GTM Strategy
Trigger-based workflows can only act on events. Most of your CRM data never generates one.
Most CRM enrichment setups follow the same pattern: when a new contact is created, an automation workflow fires, enriches the record, validates the email, and writes everything back. It works well. The problem is that it only works for contacts created after the workflow was set up.
Every contact that existed before that moment never got enriched. Every record imported via CSV, migrated from a previous tool, or added through a channel that bypassed the trigger is sitting in your CRM with incomplete data. No workflow ever touched it because no event ever fired.
Over time, the gap grows. A CRM that looks well-maintained from the outside often has a clean recent layer on top and a large, stale backlog underneath.
Why trigger-based tools cannot fix this
Tools like Make, Zapier, and n8n are built around triggers. An event happens, a workflow runs. This architecture is powerful for real-time automation, but it has one structural limitation: it can only act on what happens, not on what exists.
"Contacts where email is null" is not an event. Neither is "contacts where last_enriched_at is older than 90 days" or "contacts whose job title has not been updated in two years." These are conditions, not triggers. No automation platform built around event listening will ever process them.
The records are in the database. The condition is true. Nothing fires.
A condition-based approach
Instead of waiting for an event, a condition-based workflow queries the database directly and processes everything that matches a given criteria at the time it runs.
The setup looks like this:
Pull all contacts from HubSpot where
emailis nullRun an enrichment lookup for each one
Validate the result
Write the data back to HubSpot
Run it once and it processes the entire backlog regardless of when those contacts were created. Schedule it weekly and it catches any new gaps that slipped through. Add a separate scheduled run targeting contacts where the last enrichment date is older than 90 days, and the database stays current without any manual intervention.
No trigger required. No event needed. The workflow runs against a snapshot of the data as it exists right now.
What this makes possible
Backfilling historical data. Any contact in the CRM, regardless of when it was created or how it got there, can be processed. The enrichment logic does not care about event history.
State-based processing. Act on what is true about a record right now. Empty fields, outdated dates, missing properties. These conditions can be queried and acted on at any point, on any schedule.
Continuous data freshness. People change jobs. Email addresses expire. Company details shift. A scheduled refresh run keeps the CRM accurate over time, not just at the moment a contact was first created.
Built-in enrichment and validation
Running enrichment and validation at scale typically means managing separate subscriptions for each data provider: one for email verification, one for company enrichment, one for phone lookup. Each comes with its own pricing model, API keys, and usage limits to track.

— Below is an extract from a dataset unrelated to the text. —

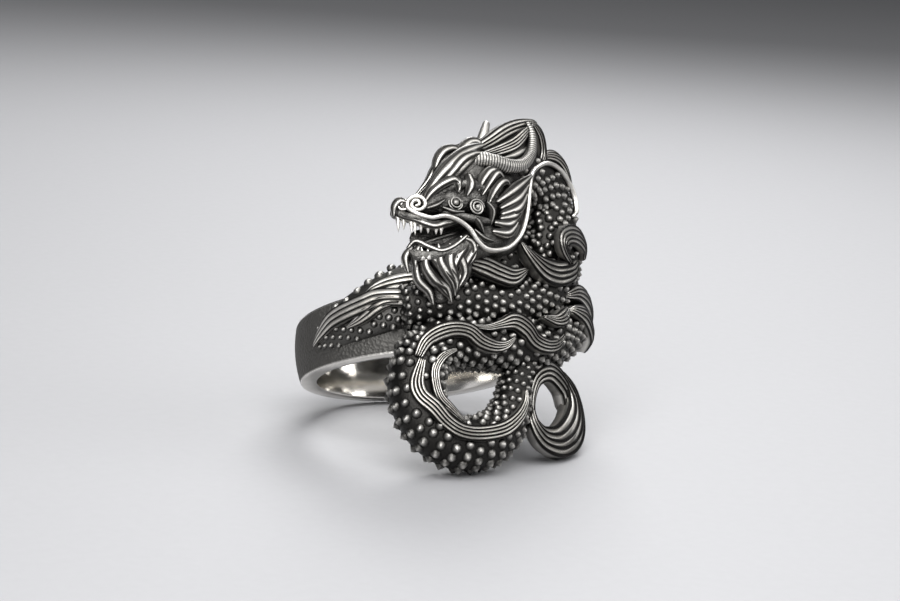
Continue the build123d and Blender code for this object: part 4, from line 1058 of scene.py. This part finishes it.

Datamorf includes built-in providers for the most common operations on a pay-per-request basis. No additional subscriptions, no account setup, no API key management. Each built-in tool shows its cost per request upfront. You only pay for what actually runs.
The practical result
A trigger-based setup will keep new contacts clean from the point it is activated. It will not touch anything that came before, and it will not catch records that arrive through channels that do not fire the trigger.
A condition-based setup processes the full database: past, present, and future. The enrichment logic runs on a schedule against whatever is in the CRM right now, not against a stream of incoming events.
If data quality is a goal, the question is not just how to enrich new contacts. It is how to keep every contact in the database accurate, regardless of when it was added.